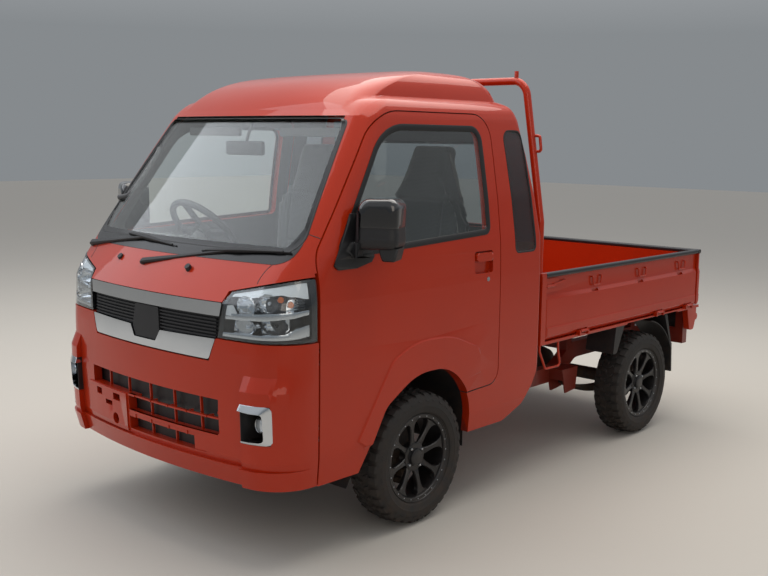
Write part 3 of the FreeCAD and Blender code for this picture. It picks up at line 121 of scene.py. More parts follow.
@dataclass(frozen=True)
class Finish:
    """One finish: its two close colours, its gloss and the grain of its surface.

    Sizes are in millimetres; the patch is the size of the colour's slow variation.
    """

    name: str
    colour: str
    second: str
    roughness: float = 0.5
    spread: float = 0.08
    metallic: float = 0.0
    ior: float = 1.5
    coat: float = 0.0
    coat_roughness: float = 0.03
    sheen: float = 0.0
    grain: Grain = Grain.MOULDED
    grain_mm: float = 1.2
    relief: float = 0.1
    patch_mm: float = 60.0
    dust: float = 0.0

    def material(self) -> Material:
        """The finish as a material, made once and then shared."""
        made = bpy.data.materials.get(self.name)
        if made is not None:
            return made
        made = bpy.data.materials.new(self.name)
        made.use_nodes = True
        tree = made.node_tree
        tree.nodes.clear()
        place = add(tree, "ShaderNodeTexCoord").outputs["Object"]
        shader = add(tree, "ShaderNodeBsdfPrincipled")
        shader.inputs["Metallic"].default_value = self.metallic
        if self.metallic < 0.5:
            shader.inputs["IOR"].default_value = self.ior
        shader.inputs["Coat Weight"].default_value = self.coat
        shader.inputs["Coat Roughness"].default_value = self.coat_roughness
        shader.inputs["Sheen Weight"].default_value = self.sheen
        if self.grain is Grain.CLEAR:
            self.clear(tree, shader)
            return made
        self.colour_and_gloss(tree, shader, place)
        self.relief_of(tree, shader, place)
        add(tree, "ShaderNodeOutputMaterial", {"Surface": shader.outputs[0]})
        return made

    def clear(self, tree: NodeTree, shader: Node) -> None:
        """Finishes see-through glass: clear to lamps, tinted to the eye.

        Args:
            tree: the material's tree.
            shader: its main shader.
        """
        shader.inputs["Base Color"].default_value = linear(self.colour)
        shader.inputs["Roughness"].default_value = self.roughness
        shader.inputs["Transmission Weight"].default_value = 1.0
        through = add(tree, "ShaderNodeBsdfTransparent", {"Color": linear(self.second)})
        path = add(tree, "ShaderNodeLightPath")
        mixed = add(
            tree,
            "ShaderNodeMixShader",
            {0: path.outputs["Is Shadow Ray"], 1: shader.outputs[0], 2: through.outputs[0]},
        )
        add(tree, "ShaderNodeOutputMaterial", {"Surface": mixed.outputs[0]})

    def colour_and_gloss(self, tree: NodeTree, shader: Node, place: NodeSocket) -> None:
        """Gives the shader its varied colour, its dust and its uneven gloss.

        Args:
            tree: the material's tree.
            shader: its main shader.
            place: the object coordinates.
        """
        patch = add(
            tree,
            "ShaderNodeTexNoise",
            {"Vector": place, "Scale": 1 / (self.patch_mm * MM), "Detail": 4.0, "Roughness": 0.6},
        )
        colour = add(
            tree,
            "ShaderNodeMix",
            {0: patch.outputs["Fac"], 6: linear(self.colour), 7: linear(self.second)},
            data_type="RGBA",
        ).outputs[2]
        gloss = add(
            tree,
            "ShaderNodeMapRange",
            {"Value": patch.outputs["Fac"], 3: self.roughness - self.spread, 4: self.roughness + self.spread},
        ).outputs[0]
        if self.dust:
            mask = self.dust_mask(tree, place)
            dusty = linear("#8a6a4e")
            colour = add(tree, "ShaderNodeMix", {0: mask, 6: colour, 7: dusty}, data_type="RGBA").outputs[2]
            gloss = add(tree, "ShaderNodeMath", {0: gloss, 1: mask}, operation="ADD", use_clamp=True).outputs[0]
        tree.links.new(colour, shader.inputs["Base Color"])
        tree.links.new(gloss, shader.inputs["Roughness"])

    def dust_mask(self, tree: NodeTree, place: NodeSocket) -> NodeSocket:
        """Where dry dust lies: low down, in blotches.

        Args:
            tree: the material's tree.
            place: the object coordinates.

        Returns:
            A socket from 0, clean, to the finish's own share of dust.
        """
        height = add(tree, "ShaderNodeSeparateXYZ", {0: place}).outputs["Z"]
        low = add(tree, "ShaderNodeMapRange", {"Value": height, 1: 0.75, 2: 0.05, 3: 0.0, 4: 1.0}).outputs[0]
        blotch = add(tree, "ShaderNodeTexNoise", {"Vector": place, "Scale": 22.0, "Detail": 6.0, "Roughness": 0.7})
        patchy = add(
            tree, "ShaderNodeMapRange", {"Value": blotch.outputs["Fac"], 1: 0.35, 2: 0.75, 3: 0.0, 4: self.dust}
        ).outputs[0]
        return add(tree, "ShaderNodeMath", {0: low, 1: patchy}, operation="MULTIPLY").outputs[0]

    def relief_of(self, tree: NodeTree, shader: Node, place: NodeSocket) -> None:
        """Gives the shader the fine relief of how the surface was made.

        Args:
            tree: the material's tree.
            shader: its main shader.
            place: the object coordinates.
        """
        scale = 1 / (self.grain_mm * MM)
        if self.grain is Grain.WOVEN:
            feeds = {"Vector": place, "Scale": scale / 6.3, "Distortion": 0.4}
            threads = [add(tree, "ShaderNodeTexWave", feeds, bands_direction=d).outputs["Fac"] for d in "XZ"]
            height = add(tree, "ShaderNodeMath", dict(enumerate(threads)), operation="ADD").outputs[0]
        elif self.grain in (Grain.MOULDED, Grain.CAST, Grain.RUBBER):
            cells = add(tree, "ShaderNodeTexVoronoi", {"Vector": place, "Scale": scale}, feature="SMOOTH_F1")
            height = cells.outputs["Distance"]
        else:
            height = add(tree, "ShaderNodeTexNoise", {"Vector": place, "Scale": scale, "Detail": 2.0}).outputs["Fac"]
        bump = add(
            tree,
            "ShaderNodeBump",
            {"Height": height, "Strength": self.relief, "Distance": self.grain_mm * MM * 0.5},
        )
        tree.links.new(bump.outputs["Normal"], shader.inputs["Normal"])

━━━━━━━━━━

:: EXERCISE OBJECTIVE ::
Everything from the first line of the material through the line containing "dust: float = 0.0" is to be printed exactly; lines after that are to be left out.

:: PROBLEM SOLUTION ::
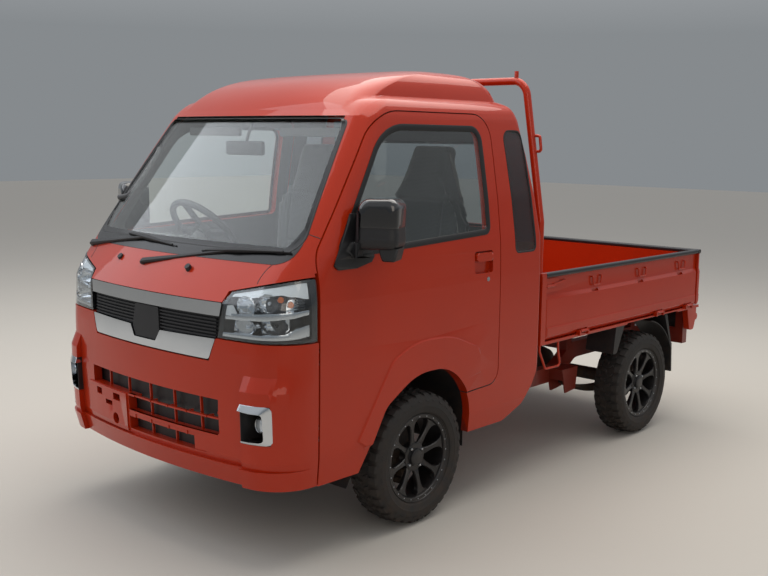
Write part 3 of the FreeCAD and Blender code for this picture. It picks up at line 121 of scene.py. More parts follow.
@dataclass(frozen=True)
class Finish:
    """One finish: its two close colours, its gloss and the grain of its surface.

    Sizes are in millimetres; the patch is the size of the colour's slow variation.
    """

    name: str
    colour: str
    second: str
    roughness: float = 0.5
    spread: float = 0.08
    metallic: float = 0.0
    ior: float = 1.5
    coat: float = 0.0
    coat_roughness: float = 0.03
    sheen: float = 0.0
    grain: Grain = Grain.MOULDED
    grain_mm: float = 1.2
    relief: float = 0.1
    patch_mm: float = 60.0
    dust: float = 0.0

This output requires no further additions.